=== Directive ===
From the listing below, count the lines where the string "picks" occurs. Give the number, with no other words.

=== Records supplied ===
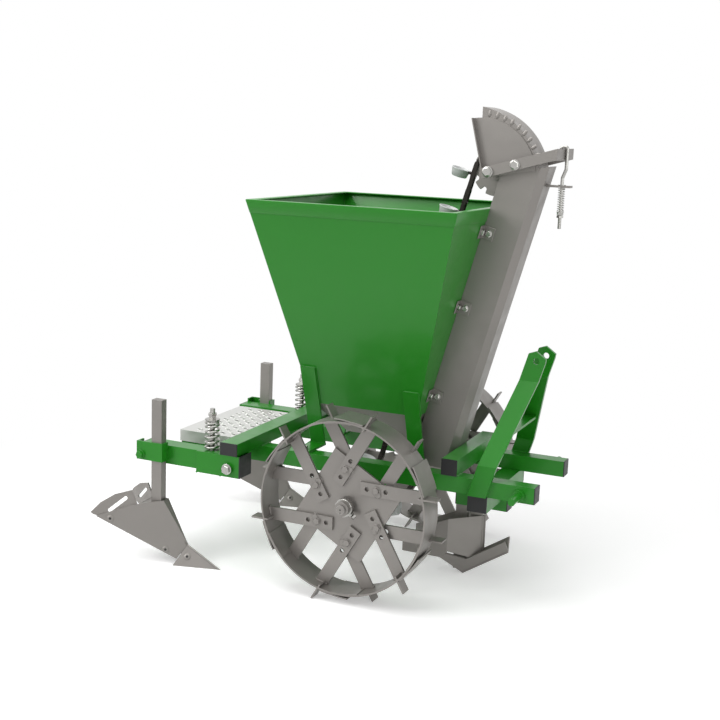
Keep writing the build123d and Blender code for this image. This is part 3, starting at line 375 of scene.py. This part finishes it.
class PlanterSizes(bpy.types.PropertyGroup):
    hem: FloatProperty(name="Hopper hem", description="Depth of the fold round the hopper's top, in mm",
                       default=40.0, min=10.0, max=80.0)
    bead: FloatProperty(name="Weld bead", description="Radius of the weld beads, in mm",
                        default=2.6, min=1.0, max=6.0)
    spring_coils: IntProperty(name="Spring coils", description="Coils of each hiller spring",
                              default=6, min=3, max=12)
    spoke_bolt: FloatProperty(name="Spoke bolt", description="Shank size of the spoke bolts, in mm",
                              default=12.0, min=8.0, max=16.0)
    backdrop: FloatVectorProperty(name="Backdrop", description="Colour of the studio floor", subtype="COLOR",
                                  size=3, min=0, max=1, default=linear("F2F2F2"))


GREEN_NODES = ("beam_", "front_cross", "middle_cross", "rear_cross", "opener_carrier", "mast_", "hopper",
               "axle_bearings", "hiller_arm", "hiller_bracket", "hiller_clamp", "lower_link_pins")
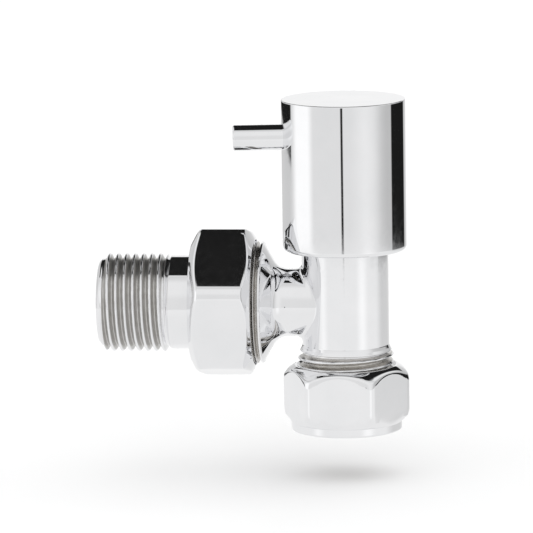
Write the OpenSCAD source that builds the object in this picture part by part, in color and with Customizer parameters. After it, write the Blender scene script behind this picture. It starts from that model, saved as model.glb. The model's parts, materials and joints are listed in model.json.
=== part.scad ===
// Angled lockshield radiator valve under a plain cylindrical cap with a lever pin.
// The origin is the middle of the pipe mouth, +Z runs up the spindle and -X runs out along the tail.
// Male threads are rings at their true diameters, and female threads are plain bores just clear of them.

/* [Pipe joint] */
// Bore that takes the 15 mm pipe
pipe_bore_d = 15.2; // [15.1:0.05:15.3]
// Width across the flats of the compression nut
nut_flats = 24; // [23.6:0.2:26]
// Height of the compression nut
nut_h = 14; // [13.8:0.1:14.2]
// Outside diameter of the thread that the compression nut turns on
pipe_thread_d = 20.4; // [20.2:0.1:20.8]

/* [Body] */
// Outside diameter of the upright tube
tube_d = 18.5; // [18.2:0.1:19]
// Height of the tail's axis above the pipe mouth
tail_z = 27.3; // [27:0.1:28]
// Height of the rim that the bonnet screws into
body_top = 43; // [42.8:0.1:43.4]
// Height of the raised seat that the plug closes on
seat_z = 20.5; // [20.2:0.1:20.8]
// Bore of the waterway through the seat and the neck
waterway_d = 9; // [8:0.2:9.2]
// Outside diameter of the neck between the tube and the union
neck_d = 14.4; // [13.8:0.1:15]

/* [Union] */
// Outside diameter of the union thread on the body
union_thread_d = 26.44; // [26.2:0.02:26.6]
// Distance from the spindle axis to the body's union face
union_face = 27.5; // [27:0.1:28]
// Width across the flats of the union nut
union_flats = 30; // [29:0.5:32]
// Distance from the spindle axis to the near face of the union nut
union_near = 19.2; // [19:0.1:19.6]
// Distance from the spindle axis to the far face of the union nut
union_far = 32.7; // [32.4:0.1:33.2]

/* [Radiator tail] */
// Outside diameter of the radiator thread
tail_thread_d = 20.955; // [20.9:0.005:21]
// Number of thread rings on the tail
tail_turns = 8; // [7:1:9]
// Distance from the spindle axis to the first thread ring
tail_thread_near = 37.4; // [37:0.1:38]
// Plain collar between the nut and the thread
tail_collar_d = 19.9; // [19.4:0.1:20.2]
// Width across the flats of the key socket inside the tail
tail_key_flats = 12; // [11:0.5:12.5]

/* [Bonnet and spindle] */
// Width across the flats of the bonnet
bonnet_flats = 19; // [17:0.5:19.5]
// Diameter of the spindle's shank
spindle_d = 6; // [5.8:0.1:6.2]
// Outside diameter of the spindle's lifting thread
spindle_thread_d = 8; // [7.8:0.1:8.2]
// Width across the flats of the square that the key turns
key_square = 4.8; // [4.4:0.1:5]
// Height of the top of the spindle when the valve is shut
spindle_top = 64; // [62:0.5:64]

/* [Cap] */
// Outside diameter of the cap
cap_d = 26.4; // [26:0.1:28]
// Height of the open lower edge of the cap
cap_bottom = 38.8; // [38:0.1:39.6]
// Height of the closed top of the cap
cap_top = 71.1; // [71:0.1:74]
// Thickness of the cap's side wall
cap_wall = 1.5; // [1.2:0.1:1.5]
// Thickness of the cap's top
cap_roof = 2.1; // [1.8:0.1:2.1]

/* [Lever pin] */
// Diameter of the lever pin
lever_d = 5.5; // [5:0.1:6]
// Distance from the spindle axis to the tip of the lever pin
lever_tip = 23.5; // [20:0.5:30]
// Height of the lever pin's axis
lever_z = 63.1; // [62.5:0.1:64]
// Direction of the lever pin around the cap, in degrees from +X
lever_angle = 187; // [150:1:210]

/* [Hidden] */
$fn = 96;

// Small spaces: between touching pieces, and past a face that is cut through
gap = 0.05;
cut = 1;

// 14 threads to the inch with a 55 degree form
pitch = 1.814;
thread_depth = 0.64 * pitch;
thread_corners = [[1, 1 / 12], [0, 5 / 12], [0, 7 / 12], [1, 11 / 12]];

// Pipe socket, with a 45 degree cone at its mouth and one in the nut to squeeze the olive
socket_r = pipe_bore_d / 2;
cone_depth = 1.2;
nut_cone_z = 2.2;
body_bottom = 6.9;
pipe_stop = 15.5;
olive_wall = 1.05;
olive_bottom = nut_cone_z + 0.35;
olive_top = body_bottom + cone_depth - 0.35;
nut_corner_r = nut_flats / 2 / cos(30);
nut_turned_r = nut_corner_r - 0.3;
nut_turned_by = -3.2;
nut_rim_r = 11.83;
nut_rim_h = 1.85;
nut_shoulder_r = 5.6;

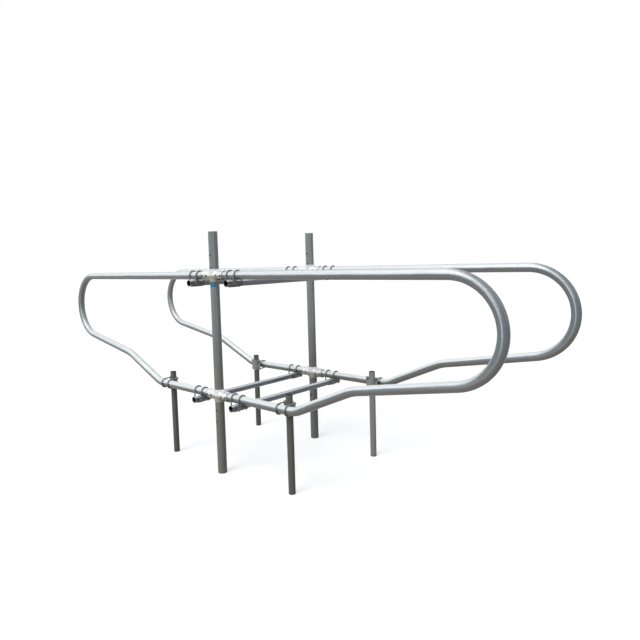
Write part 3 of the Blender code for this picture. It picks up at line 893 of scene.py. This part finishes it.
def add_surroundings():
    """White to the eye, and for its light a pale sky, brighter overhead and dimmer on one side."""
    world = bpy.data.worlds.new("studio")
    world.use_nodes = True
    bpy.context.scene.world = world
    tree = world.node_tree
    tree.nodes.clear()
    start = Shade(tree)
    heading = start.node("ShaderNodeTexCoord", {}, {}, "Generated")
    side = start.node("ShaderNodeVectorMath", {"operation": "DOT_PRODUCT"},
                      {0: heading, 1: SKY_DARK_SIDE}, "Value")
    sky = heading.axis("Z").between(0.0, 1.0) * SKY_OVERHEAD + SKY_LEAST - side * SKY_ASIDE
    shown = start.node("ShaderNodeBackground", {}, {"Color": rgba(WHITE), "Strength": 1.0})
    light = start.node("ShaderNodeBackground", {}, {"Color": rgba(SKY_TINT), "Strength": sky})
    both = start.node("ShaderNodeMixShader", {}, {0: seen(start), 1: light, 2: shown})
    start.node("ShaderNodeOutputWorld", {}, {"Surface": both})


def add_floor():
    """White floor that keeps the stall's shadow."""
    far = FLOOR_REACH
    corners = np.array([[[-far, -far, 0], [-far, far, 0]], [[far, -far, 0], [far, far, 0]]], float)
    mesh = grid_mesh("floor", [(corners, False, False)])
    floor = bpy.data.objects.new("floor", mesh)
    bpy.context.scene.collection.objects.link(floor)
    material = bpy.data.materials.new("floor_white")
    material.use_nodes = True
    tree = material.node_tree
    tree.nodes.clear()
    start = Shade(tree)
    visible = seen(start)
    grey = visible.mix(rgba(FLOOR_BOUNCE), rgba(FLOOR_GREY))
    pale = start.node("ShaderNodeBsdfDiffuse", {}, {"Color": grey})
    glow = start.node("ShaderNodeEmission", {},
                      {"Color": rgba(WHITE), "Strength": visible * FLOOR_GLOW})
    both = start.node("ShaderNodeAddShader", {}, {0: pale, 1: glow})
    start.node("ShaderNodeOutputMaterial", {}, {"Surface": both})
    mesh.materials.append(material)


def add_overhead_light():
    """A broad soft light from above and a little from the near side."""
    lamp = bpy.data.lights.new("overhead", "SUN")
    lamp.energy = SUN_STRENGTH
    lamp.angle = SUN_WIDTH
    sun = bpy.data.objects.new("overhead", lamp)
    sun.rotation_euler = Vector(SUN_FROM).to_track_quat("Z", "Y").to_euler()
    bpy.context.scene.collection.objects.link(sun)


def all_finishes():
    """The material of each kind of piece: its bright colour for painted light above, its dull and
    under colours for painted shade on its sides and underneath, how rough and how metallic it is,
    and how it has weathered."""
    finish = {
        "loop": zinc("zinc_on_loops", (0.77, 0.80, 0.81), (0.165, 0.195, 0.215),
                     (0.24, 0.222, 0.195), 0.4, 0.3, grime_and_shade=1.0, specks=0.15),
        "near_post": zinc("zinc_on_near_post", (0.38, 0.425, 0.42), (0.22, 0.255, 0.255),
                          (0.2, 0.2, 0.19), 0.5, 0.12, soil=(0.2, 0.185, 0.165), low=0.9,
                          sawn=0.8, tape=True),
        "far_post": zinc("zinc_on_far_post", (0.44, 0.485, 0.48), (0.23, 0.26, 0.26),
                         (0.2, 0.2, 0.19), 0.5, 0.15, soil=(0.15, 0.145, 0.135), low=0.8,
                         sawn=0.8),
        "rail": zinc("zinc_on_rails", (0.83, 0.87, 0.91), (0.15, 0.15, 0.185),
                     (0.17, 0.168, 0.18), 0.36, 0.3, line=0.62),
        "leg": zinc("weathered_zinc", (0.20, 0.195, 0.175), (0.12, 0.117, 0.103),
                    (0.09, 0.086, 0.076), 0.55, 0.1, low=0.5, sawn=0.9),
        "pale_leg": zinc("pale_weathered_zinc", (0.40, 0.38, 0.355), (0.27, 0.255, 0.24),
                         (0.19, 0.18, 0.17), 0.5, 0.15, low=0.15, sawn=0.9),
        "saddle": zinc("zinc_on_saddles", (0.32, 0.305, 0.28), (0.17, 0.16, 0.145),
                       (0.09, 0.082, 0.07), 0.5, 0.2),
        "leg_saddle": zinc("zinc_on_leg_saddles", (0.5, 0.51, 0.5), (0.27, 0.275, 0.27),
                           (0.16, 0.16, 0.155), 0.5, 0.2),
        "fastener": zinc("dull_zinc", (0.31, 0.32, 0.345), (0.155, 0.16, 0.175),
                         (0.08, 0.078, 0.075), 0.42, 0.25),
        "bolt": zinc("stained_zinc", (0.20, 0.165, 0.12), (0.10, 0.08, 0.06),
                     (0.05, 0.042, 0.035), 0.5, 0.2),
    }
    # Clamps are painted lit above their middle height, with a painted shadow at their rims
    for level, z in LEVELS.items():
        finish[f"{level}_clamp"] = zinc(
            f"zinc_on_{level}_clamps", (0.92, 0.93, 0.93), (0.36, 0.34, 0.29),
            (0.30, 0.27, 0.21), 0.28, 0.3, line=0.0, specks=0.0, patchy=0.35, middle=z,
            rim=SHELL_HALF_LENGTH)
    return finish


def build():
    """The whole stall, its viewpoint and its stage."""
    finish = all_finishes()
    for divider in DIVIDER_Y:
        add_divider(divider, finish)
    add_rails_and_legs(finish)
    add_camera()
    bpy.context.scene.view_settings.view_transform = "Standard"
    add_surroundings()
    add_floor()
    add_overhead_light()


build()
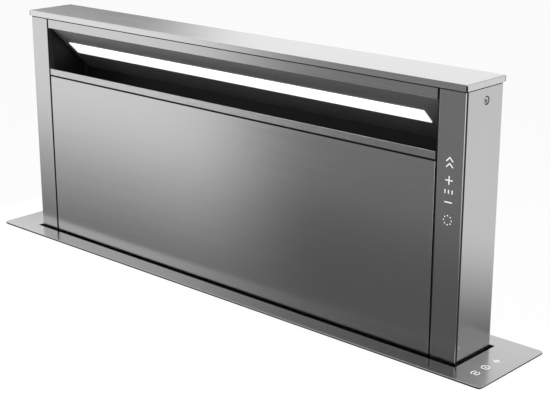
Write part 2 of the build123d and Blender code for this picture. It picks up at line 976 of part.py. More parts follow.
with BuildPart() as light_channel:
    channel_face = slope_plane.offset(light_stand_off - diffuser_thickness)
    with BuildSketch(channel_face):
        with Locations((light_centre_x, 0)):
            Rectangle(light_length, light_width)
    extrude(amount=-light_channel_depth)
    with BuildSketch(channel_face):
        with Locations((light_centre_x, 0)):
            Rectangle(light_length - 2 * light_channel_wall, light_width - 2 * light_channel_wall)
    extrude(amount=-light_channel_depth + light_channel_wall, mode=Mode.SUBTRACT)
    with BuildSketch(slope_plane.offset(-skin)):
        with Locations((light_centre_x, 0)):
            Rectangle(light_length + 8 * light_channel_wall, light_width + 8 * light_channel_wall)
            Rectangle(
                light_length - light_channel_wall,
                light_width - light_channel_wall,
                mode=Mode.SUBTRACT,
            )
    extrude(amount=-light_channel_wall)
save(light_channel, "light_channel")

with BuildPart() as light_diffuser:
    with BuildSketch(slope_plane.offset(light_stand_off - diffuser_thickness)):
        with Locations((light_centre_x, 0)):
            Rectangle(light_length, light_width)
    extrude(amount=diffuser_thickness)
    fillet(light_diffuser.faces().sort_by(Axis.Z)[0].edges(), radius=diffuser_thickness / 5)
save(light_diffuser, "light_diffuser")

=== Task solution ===
2